Pendant son séjour en France, il a été membre de la Société des Auteurs et Compositeurs Dramatiques ; aux États-Unis, il est membre correspondant de l’Academia Norteamericana de la Lengua Española (ANLE). Il écrit régulièrement des articles d’opinion pour Le Monde diplomatique, édition chilienne, Impacto Latino, NY, et El desconcierto, Chili.
Priscilla Gac-Artigas, Fulbright Scholar, est professeure d’espagnol et littérature latino-américaine à l’Université de Monmouth, NJ, et académicienne titulaire de l’Academia Norteamericana de la Lengua Española (ANLE).
Elle a fait des études à : l’Université de Porto Rico, Río Piedras ; Middlebury College, VT, États-Unis ; la Sorbonne Nouvelle, l’Institut de Sciences Politiques, et le Centre National de la Recherche Scientifique, Paris, et a obtenu un Doctorat d’État du département d’Études Ibériques et Ibéro-américaines de l’Université de Franche-Comté, Besançon.

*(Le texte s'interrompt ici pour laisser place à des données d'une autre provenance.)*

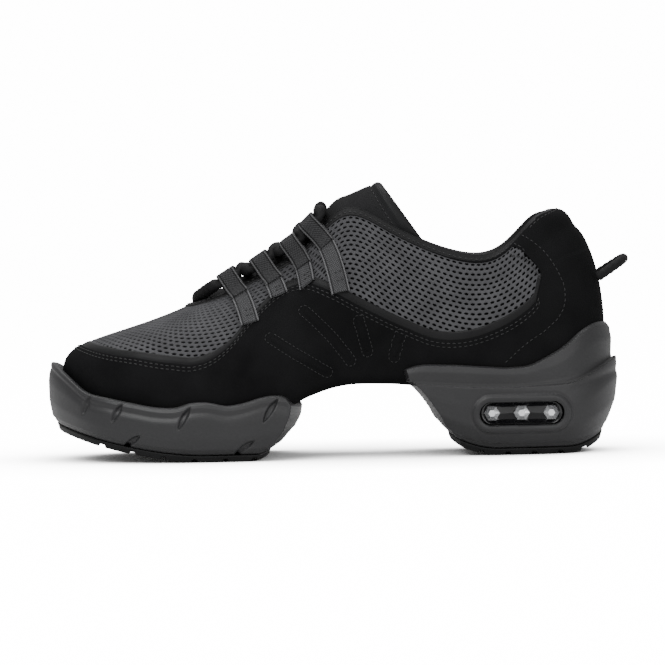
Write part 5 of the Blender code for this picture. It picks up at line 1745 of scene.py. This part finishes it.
def build_strap(name, row, side, node):
    """One webbing loop: the lying part follows the cloth, then the strap turns round the lace."""
    u, h = strap_places(row, side)
    centre, normal, along = strap_frame(row, side)
    n, t = normal[-1], along[-1]
    hub, axis, _ = lace_seat(row, side)
    hub = hub + 0.8 * MM * t
    radius = LACE_DIAMETER / 2 + LOOP_PLAY + STRAP / 2
    half = STRAP_WIDTH / 2
    path = [hub + radius * (np.cos(a) * t + np.sin(a) * n) for a in np.radians(range(-90, 121, 30))]
    path.append(centre[-1] - t * STRAP_FOLD * 0.45 + n * (2 * GAP + STRAP * 1.5 + 0.4 * MM))
    path.append(centre[-1] - t * STRAP_FOLD + n * (2 * GAP + STRAP * 1.4))
    path.append(centre[-1] - t * (STRAP_FOLD + 2.2 * MM) + n * (2 * GAP + STRAP * 1.0))
    path = np.array(path)
    step = point(u + 0.01, h) - point(u - 0.01, h)
    beside = -np.sign(step[:, 0]) * half * 0.02 / np.linalg.norm(step, axis=1)
    places = np.linspace(-1, 1, 5)
    lying = [surface(u + w * beside, h, STRAP_SEAT + STRAP / 2)[:-1] for w in places]
    turned = [path + axis * half * w for w in places]
    grid = np.concatenate([np.stack(lying, axis=1), np.stack(turned, axis=1)])
    grid = both_ways(grid, STRAP_ROWS, STRAP_ACROSS)
    normals = grid_normals(grid)
    mid = STRAP_ACROSS // 2
    if (normals[4, mid] * n).sum() < 0:
        normals = -normals
    across = np.linspace(-1, 1, STRAP_ACROSS)[None, :, None]
    thin = STRAP / 2 * np.sqrt(np.clip((1 - np.abs(across)) / 0.10, 0.08, 1))
    high, low = grid + normals * thin, grid - normals * thin
    rows, m = grid.shape[:2]
    corners = np.concatenate([high.reshape(-1, 3), low.reshape(-1, 3)])
    faces = grid_quads(rows, m)
    distance = lengths_along(grid, 0)
    uv = np.stack([np.broadcast_to(across[..., 0] * half, distance.shape), distance], axis=-1).reshape(-1, 2)
    quads = np.concatenate([faces[:, ::-1], faces + rows * m, rim_quads(rows, m)])
    # The turned part of the loop takes the darker webbing as painted shade.
    shaded_turn = quads.min(axis=1) % (rows * m) >= int(rows * STRAP_TURNED) * m
    piece = new_piece(name, corners, quads, [WEBBING, SHADED_WEBBING], shaded_turn, np.concatenate([uv, uv]))
    back = int(rows * 0.93)
    facing = np.sign((normals[back, mid] * n).sum())
    for place, way in ((4, 1), (7, 1), (back, facing)):
        stitch_row(high[place, 3:-3], normals[place, 3:-3] * way, pitch=1.9 * MM, length=1.4 * MM)
    return dress(piece, "webbing", node)


runs = [
    braided(f"lace_run_{k + 1}", path, LACE_DIAMETER, swell=bunched(path))
    for k, path in enumerate(lace_paths())
]
dress(runs[0], "lace", "lace")
dress(runs[1], "lace")
for k, row in enumerate(LACE_LOOPS):
    for side, word in ((-1, "outer"), (1, "inner")):
        build_strap(f"strap_{word}_{k + 1}", dict(zip(LOOP_COLUMNS, row)), side, f"lace_loop_{word}_{k + 1}")

# %% [markdown]
# ## Heel cord
#
# A cord loop is sewn into the seam behind the heel, for pulling the shoe on.

# %% Heel cord


def build_pull():
    foot = surface(np.array(PULL_STATION), np.array(PULL_SHARE), PULL_SEAT)
    up = np.array([np.cos(PULL_LEAN), 0, np.sin(PULL_LEAN)])
    leg = []
    for reach, spread in ((0.0, 1.0), (0.25, 0.98), (0.5, 0.86), (0.75, 0.70), (0.93, 0.40)):
        leg.append(foot * np.array([1, spread, 1]) + up * PULL_LENGTH * reach)
    tip = [foot * np.array([1, 0, 1]) + up * PULL_LENGTH]
    other = [p * np.array([1, -1, 1]) for p in reversed(leg)]
    path = resample(spline_rows(smooth_route(leg + tip + other, 29), 400), 150)
    return dress(braided("heel_cord", path, PULL_CORD), "lace", "pull_loop")


build_pull()

# %% [markdown]
# ## All stitches in one piece

# %% All stitches in one piece
stitches = new_piece("stitches", np.concatenate(stitch_corners), np.concatenate(stitch_quads), [THREAD])
dress(stitches, "suede")

# %% [markdown]
# ## Floor, light and camera
#
# A pale floor, three soft lamps, and a long lens that looks at the outer side from just above.

# %% Floor, light and camera
VIEW_CENTRE = (-79.2 * MM, 0.0, 56.0 * MM)
VIEW_WIDTH = 305.5 * MM
VIEW_DISTANCE = 2.4
VIEW_LIFT = np.radians(2.0)
VIEW_ROLL = np.radians(1.06)


LAMP_TARGET = (-0.08, 0.0, 0.05)
LAMPS = (
    ("key", (-0.7, -1.2, 1.3), 0.9, 26),
    ("fill", (0.9, -1.3, 0.7), 1.2, 12),
    ("top", (-0.1, 0.3, 1.5), 1.0, 16),
)
BACKDROP = 15.0
ROOM_LIGHT = 0.6
SHADOW_REACH = 105 * MM
SHADOW_DEPTH = 2.6


def build_floor():
    """A pale floor that the camera sees nearly white, with a painted soft shadow beside the shoe: the glow is
    the open share of the sky above each point, to a power."""
    corners = np.array([(-6, -6, 0), (6, -6, 0), (6, 6, 0), (-6, 6, 0)], float)
    made, tree, shader = new_material("floor", (0.8, 0.8, 0.8), 0.9, 0.0)
    seen = add_node(tree, "ShaderNodeLightPath").outputs["Is Camera Ray"]
    sky = add_node(tree, "ShaderNodeAmbientOcclusion", Distance=SHADOW_REACH, samples=8).outputs["AO"]
    # Painted shadow: the glow is dimmed wherever the shoe closes off the sky.
    glow = maths(tree, "MULTIPLY", maths(tree, "POWER", sky, SHADOW_DEPTH), BACKDROP - ROOM_LIGHT)
    shader.inputs["Emission Color"].default_value = (1, 1, 1, 1)
    tree.links.new(maths(tree, "MULTIPLY", seen, glow), shader.inputs["Emission Strength"])
    new_piece("floor", corners, [[0, 1, 2, 3]], [made])


def build_lamp(name, place, size, power):
    """A soft lamp that looks at the middle of the shoe."""
    lamp = bpy.data.lights.new(name, "AREA")
    lamp.energy, lamp.size = power, size
    held = bpy.data.objects.new(name, lamp)
    bpy.context.scene.collection.objects.link(held)
    away = np.array(place) - LAMP_TARGET
    flat = np.hypot(away[0], away[1])
    held.location = place
    held.rotation_euler = (np.arctan2(flat, away[2]), 0, np.arctan2(away[0], -away[1]))


def build_camera():
    lens = bpy.data.cameras.new("camera")
    lens.sensor_width = 36
    lens.lens = 36 * VIEW_DISTANCE / VIEW_WIDTH
    lens.clip_end = 40
    held = bpy.data.objects.new("camera", lens)
    bpy.context.scene.collection.objects.link(held)
    centre = np.array(VIEW_CENTRE)
    held.location = centre + VIEW_DISTANCE * np.array([0, -np.cos(VIEW_LIFT), np.sin(VIEW_LIFT)])
    held.rotation_mode = "XYZ"
    held.rotation_euler = (np.pi / 2 - VIEW_LIFT, VIEW_ROLL, 0)
    bpy.context.scene.camera = held


def build_world():
    world = bpy.data.worlds.new("world")
    bpy.context.scene.world = world
    world.use_nodes = True
    tree = world.node_tree
    seen = add_node(tree, "ShaderNodeLightPath").outputs["Is Camera Ray"]
    glow = maths(tree, "ADD", maths(tree, "MULTIPLY", seen, BACKDROP - ROOM_LIGHT), ROOM_LIGHT)
    tree.nodes["Background"].inputs["Color"].default_value = (1, 1, 1, 1)
    tree.links.new(glow, tree.nodes["Background"].inputs["Strength"])


build_floor()
for lamp in LAMPS:
    build_lamp(*lamp)
build_camera()
build_world()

En tant que chercheuse, elle a publié de nombreux articles sur la littérature latino-américaine et sur la pédagogie de la langue ainsi que plusieurs manuels universitaires pour l’enseignement de l’espagnol et du français, et de la littérature et la culture latino-américaines. Son dernier livre de recherche, Colectficción : sobrepasando los límites de la autoficción (Collectfiction : surpassant les limites de l’autofiction ) est paru chez Iberoamericana/Vervuert en juillet 2022.
Elle traduit régulièrement des poèmes et des articles d’opinion pour des magazines littéraires et des journaux au format digital.
Livres traduits de l’espagnol au français : deseos/longings/j’aimerais tant (collection trilingue), 2020, Ediciones Nuevo Espacio ; de l’espagnol à l’anglais (avec Andrea G. Labinger) : hombre de américa/man of the americas, 2022, Nueva York Poetry Press.